Battery current vs. phase current --- is it always MC x 1.73?


100 W
Jan 21, 2020
Supposedly phase current (if it has to stay theoretical and cannot be adjusted on the controller) is motor current x 1.73 (square root of 3). I know the actual equation to get to that point is more complicated but on a practical level, do all controllers with 3 phase lines have this already built in, and which controllers can adjust phase current out of proportion to battery current?

I'm also seeing a lot of controllers (ebike or not) with phase currents either calculated or 'set' at 2.5 times the battery current for some reason, instead of 1.73.

If a controller is rated at 30A, that means it's 30A max for the battery current and 52A for the phase current --- or the other way around?

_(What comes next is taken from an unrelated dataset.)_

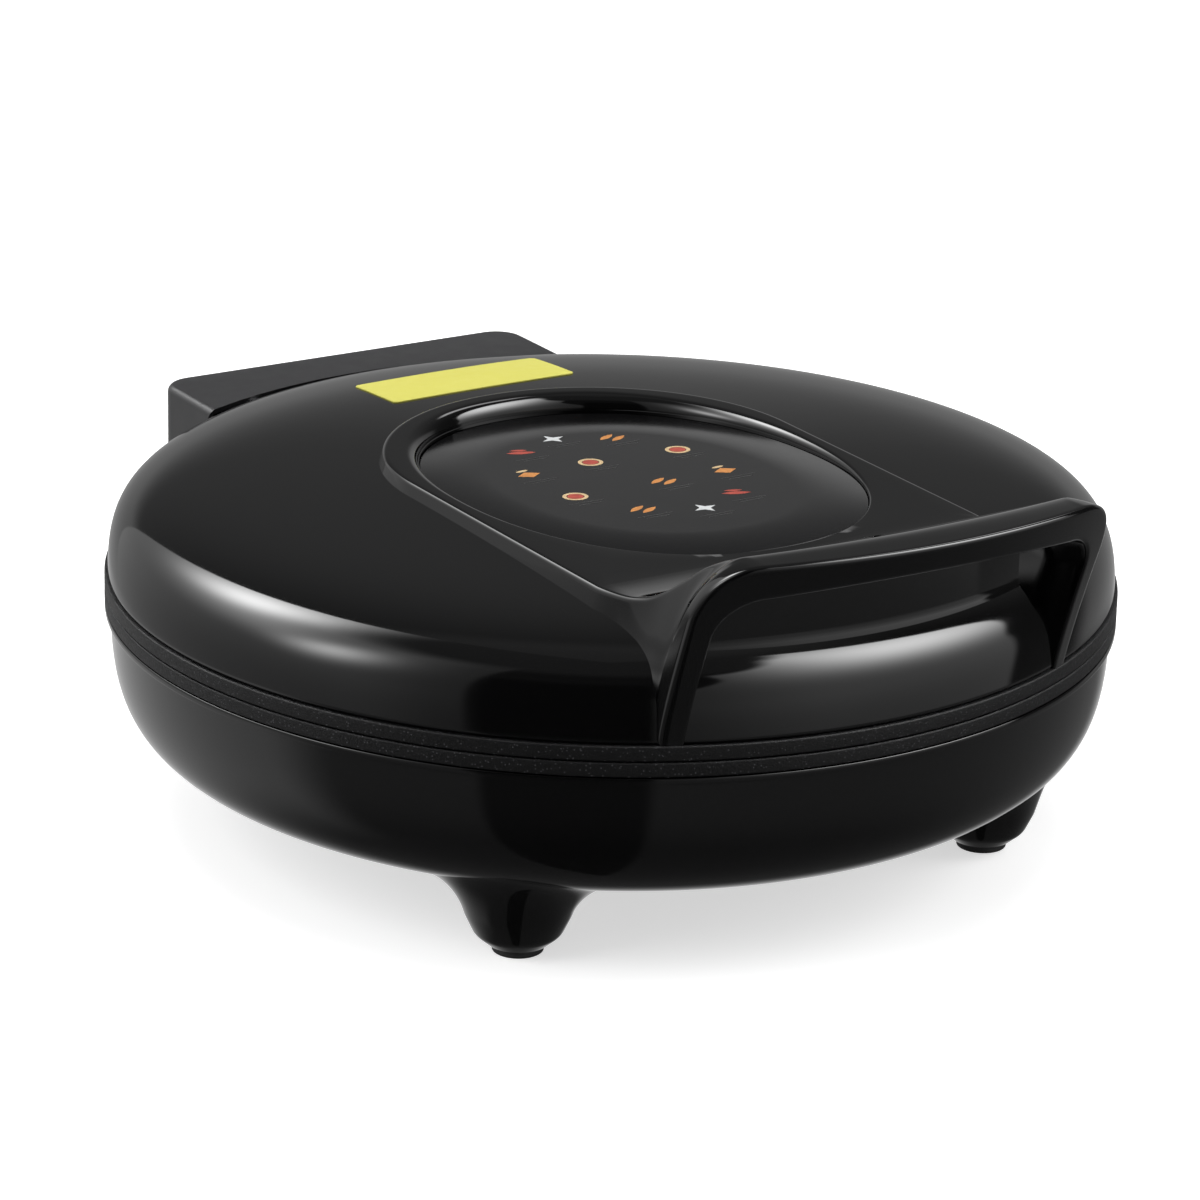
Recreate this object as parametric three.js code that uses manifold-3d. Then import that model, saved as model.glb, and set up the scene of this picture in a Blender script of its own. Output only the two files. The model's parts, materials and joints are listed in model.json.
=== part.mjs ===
// An electric pizza maker: a round base on four feet, a domed lid with a portal handle and an oval
// guide panel, two non-stick plates with their heaters, and a floating hinge in a box at the rear.
// Millimetres, +Z up, the handle towards -Y, the floor at z = 0.
import * as THREE from 'three';
import { mergeVertices } from 'three/addons/utils/BufferGeometryUtils.js';
import Module from 'manifold-3d';

const wasm = await Module();
wasm.setup();

// Driving dimensions
const gap = 0.3; // between pieces that touch
const overrun = 2; // how far a cut runs past the face that it opens
const weld = 0.0001;
const bodyFacets = 64;
const smallFacets = 12;
const footFacets = 16;
const roundFacets = 24;
const discFacets = 40;
const coneFacets = 80;
const ovalPoints = 44;
const slotSteps = 8;
const cornerSteps = 5;
const rodFacets = 8;

const lid = { radius: 170, bottomZ: 87.3, bulgeZ: 45, topZ: 118.7, crownRise: 3.4, crownInset: 20,
  radialPower: 8.97, heightPower: 8.63, wall: 2.8 };
const base = {
  sideInset: 0.9, floorZ: 23.4, rimZ: 76.4, bulgeZ: 100, swellWidth: 109.1, power: 5.08, wall: 2.8,
  lipProud: 0.9, lipHeight: 2.2,
};
const foot = { inset: 39, turnDeg: 44.2, tipZ: 3.2, tipRadius: 10.2, chamferZ: 6.6, chamferRadius: 14.4,
  neckZ: 13.7, neckRadius: 17.6, waistZ: 19, waistRadius: 20.8, rootZ: 37, rootRadius: 26.6, wall: 2.8 };
const pad = { radius: 8.4, stemRadius: 5, stemHeight: 4 };
const plate = { rimProud: 0.9, rimWidth: 10.9, sideWidth: 8, thickness: 3, depth: 9.6, lowerRimTopZ: 81.6,
  seamGap: 0.4 };
const post = { inset: 50, baseRadius: 7, plateRadius: 6, plateLength: 11, bore: 2.4, tipDepth: 2 };
const screw = { shank: 2, headRadius: 3.8, headHeight: 2.4, seatDepth: 3.6 };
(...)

So if the latter, then 30A labelled max on the controller is for the phase current; that would be a max 17.3A for the current draw from the battery?

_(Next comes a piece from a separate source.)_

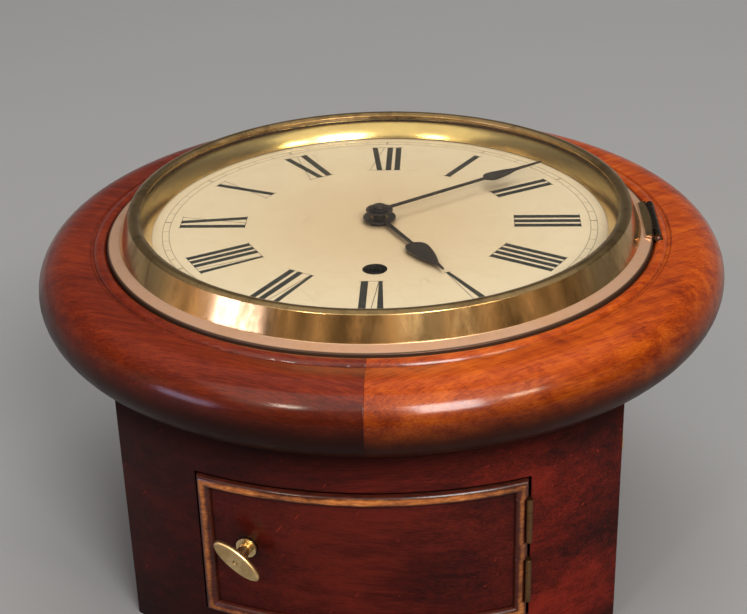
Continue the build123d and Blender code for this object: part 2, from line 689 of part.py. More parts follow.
def make_gut_line():
    """The stretch of gut between the barrel and the fusee, just clear of both."""
    z, line_r, gap = 92.0, 0.7, 0.3
    from_r = BARREL_R + line_r + gap
    to_r = fusee_radius(z) + line_r + gap
    dx, dy = FUSEE[0] - BARREL[0], FUSEE[1] - BARREL[1]
    angle = atan2(dy, dx) - acos((from_r - to_r) / hypot(dx, dy))
    start = (BARREL[0] + from_r * cos(angle), BARREL[1] + from_r * sin(angle), z)
    end = (FUSEE[0] + to_r * cos(angle), FUSEE[1] + to_r * sin(angle), z)
    run = Vector(*end) - Vector(*start)
    with BuildPart() as line:
        with BuildSketch(Plane(start, z_dir=run.normalized())):
            Circle(line_r)
        extrude(amount=run.length)
    keep(line, "gut_line")


def make_wheel_and_arbor(name, spot, wheel, pinion):
    """A train wheel and its arbor with leaves cut on it. wheel and pinion are
    (teeth, module, phase, low, thickness, ...), the wheel's ending in (rim, hub, spokes)."""
    arbor_r = 1.6 if name == "centre" else 1.25
    teeth, module, phase, low, thick, rim, hub, spokes = wheel
    with BuildPart() as plate:
        plane = Plane((*spot, low))
        extrude(gear_face(plane, teeth, module, WHEEL_TOOTH, phase, rim, hub, spokes, arbor_r), amount=thick)
    keep(plate, f"{name}_wheel")
    teeth, module, phase, low, thick = pinion
    with BuildPart() as arbor:
        extrude(gear_face(Plane((*spot, low)), teeth, module, LEAF_TOOTH, phase), amount=thick)
        bar(*spot, BETWEEN + 0.3, FRONT_PLATE - 0.3, arbor_r)
        bar(*spot, BACK_PLATE, BETWEEN + 0.3, 0.8)
        if name == "centre":
            bar(*spot, FRONT_PLATE - 0.3, 146.5, 1.5)
        else:
            bar(*spot, FRONT_PLATE - 0.3, FRONT_PLATE + PLATE, 0.8)
    keep(arbor, f"{name}_arbor")


def make_train():
    """Centre, third and escape wheels. Each pinion stands in mesh with the wheel before it."""
    first = 2 * hypot(*FUSEE) / 104
    second = 2 * hypot(*THIRD) / 104
    third = 2 * hypot(ESCAPE[0] - THIRD[0], ESCAPE[1] - THIRD[1]) / 96
    to_third = degrees(atan2(THIRD[1], THIRD[0]))
    to_escape = degrees(atan2(ESCAPE[1] - THIRD[1], ESCAPE[0] - THIRD[0]))
    half_leaf = 22.5
    make_wheel_and_arbor(
        "centre", (0, 0), (96, second, to_third, 98.0, 1.8, 20.5, 6.5, 4), (8, first, -90 + half_leaf, 106.0, 6.0)
    )
    make_wheel_and_arbor(
        "third",
        THIRD,
        (88, third, to_escape, 84.0, 1.5, 16.6, 5.0, 4),
        (8, second, to_third + 180 + half_leaf, 96.5, 4.8),
    )
    with BuildPart() as escape:
        with BuildSketch(Plane((*ESCAPE, 91.0))):
            with BuildLine():
                tip, root, teeth = 15.0, 12.4, 36
                outline = []
                for number in range(teeth):
                    middle = 2 * pi * number / teeth
                    for radius, lag in ((root, -0.055), (tip, 0.0), (tip, 0.012), (root, 0.05)):
                        outline.append((radius * cos(middle + lag), radius * sin(middle + lag)))
                Polyline(*outline, close=True)
            make_face()
            Circle(10.8, mode=Mode.SUBTRACT)
            Circle(3.6)
            with PolarLocations(5.4, 4):
                Rectangle(11.6, 1.9)
            Circle(1.1, mode=Mode.SUBTRACT)
        extrude(amount=1.4)
    keep(escape, "escape_wheel")
    with BuildPart() as arbor:
        extrude(gear_face(Plane((*ESCAPE, 82.4)), 8, third, LEAF_TOOTH, to_escape + 180 + half_leaf), amount=4.6)
        bar(*ESCAPE, BETWEEN + 0.3, FRONT_PLATE - 0.3, 1.1)
        bar(*ESCAPE, BACK_PLATE, BETWEEN + 0.3, 0.8)
        bar(*ESCAPE, FRONT_PLATE - 0.3, FRONT_PLATE + PLATE, 0.8)
    keep(arbor, "escape_arbor")


def make_escapement():
    """The anchor with its arbor and crutch, and the cock that it and the pendulum hang from."""
    x, y = PALLETS
    with BuildPart() as anchor:
        with BuildSketch(Plane((x, y, 90.4))):
            with Locations((0, -11.5)):
                Circle(13.4)
                Circle(10.9, mode=Mode.SUBTRACT)
            with Locations((0, 4.0)):
                Rectangle(40, 23.6, mode=Mode.INTERSECT)
            with Locations((-12.0, -7.7), (12.0, -7.7)):
                Rectangle(2.4, 3.0)
            Circle(3.4)
        extrude(amount=2.6)
        bar(x, y, 63.0, FRONT_PLATE, 0.8)
        bar(x, y, 65.2, FRONT_PLATE - 0.3, 1.4)
        bar(x, y, FRONT_PLATE, FRONT_PLATE + PLATE, 0.8)
        bar(x, y, 66.2, 68.6, 3.0)
        block((x - 1.6, x + 1.6), (20.0, y), (66.6, 67.8))
        block((x - 3.2, x + 3.2), (19.0, 22.0), (66.6, 67.8))
        bar(x - 2.2, 20.5, 55.0, 66.8, 0.6)
        bar(x + 2.2, 20.5, 55.0, 66.8, 0.6)
    keep(anchor, "pallet_anchor")

    with BuildPart() as cock:
        block((-21, 21), (48.5, 62.0), (62.4, 64.9))
        for side in (-18, 18):
            bar(side, 56, 64.9, BACK_PLATE, 2.6)
        bar(x, y, 62.0, 65.0, 0.85, Mode.SUBTRACT)
        block((-4.5, 4.5), (52.4, 60.0), (54.5, 62.4))
        block((-0.7, 0.7), (50.0, 58.6), (54.0, 61.8), Mode.SUBTRACT)
    keep(cock, "back_cock")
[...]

The reason I'm asking is that on the Grin Motor Simulator, the difference between the battery and phase current can determine huge torque and watt changes to the both curves. We are talking between 40-120 Nm which is a large difference, all other variables being held equal.

For example, on my mid-drive if I put 17.3A max battery current limit and 30A phase current limit, the torque peak starts dropping at 51 Nm @550W, around 8 mph.

If however it's a 30A max battery current limit and 52A phase current limit, peak torque before the drop is 90 Nm @800W, around 7.5 mph. That's a big difference. Keep in mind again that this controller (in the mail) is current limited at would that be 30A total limiting (for phase current) or 30A just battery draw?

Considering that my rated 500W geared hub drive has a claimed torque peak of 48 Nm and the 450W rated mid-drive's is 139 Nm, I'm thinking the phase current goes 1.73x above the max battery current that is labelled on the controller. Yes or no?

Messing around with the parameters, the mid-drive (strangely) came with a triple chainring 28T, 34T, 44T. If inputing 34T and they are assuming I'd use an 8-speed 34T cog for the granny gear, all other variables equal to the above torque outcome of 90 nM (including 30A battery / 52A phase to motor), then the peak torque is 139 Nm, exactly the same as the manufacturer's rating. Yes, I of course had to mess around to get that number but it's realistic. A lot of riders do use a 34/36T chainring and have a 34T max cog in the back. So it really does point to the phase current being 1.73x higher than the labelled max current on the controller. Correct? And if not, where did I go wrong in these motor simulation calcs?

If you were wondering, the Geared Hub Motor with the current set at 30/52 has a peak torque point of 59 Nm @1000w, about 14 mph. (It does now have a 30A max controller). Setting the max battery current A to 22 with the original controller it came with 43 Nm peak torque @850W, around 13 mph. Remember peak torque is claimed by Bafang on this geared hub drive to be 48 Nm, so 43 is pretty close. Calculations 'seem' correct for phase current to be 1.73x the labelled max controller current.

If limiting current set at 17.3 from battery / & 30 max phase current to motor = 34 peak torque @650W, 15 mph. Torque was almost cut in half from the 59 Nm above (with the 30A max controller, not from the 22A one). Torque would be cut even more on the 22A max controller if phase current set at 22 instead of battery current.